Цель описания — сделать так, чтобы слова соответствовали миру, цель оценки — сделать так, чтобы мир отвечал словам. Это — две диаметрально противоположные функции. Очевидно, что они несводимы друг к другу. Нет оснований также считать, что описательная функция языка является первичной или более фундаментальной, чем его оценочная функция.
Иногда противопоставление описаний и оценок воспринимается как неоправданное упрощение сложной картины употреблений языка. В частности, Дж.Остин пишет, что «наряду со многими другими дихотомиями надо отменить и привычное противопоставление “нормативного или оценочного фактическому”» [224]. Дж.Серль также говорит о необходимости разработки «более серьезной таксономии, чем любая из тех, что опираются на весьма поспешные обобщения в терминах таких категорий как “оценочный” / “описательный” или “когнитивный” / “эмотивный”» [225].

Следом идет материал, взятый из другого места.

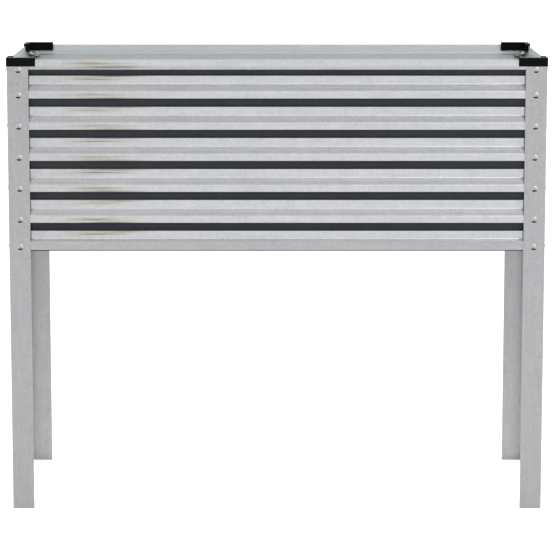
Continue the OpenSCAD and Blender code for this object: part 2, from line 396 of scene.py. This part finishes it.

Сам Остин выделяет пять основных классов речевых актов: вердикты, или приговоры; осуществление власти, голосование и т.п.; обещания и т.п.; этикетные высказывания (извинение, поздравление, похвала и т.п.); указание места высказывания в процессе общения («Я отвечаю», «Я постулирую» и т.п.) [226]. Однако все эти случаи употребления языка представляют собой только разновидности оценок, в частности оценок с предполагаемыми санкциями, т.е. норм.
Д.Серль говорит о следующих пяти различных действиях, которые мы производим с помощью языка: сообщение о положении вещей; попытка заставить сделать; выражение чувств; изменение мира словом (отлучение, осуждение и т.п.); взятие обязательства сделать [227]. Однако здесь опять-таки первый и третий случаи — это описания, а остальные — разновидности оценок (приказов).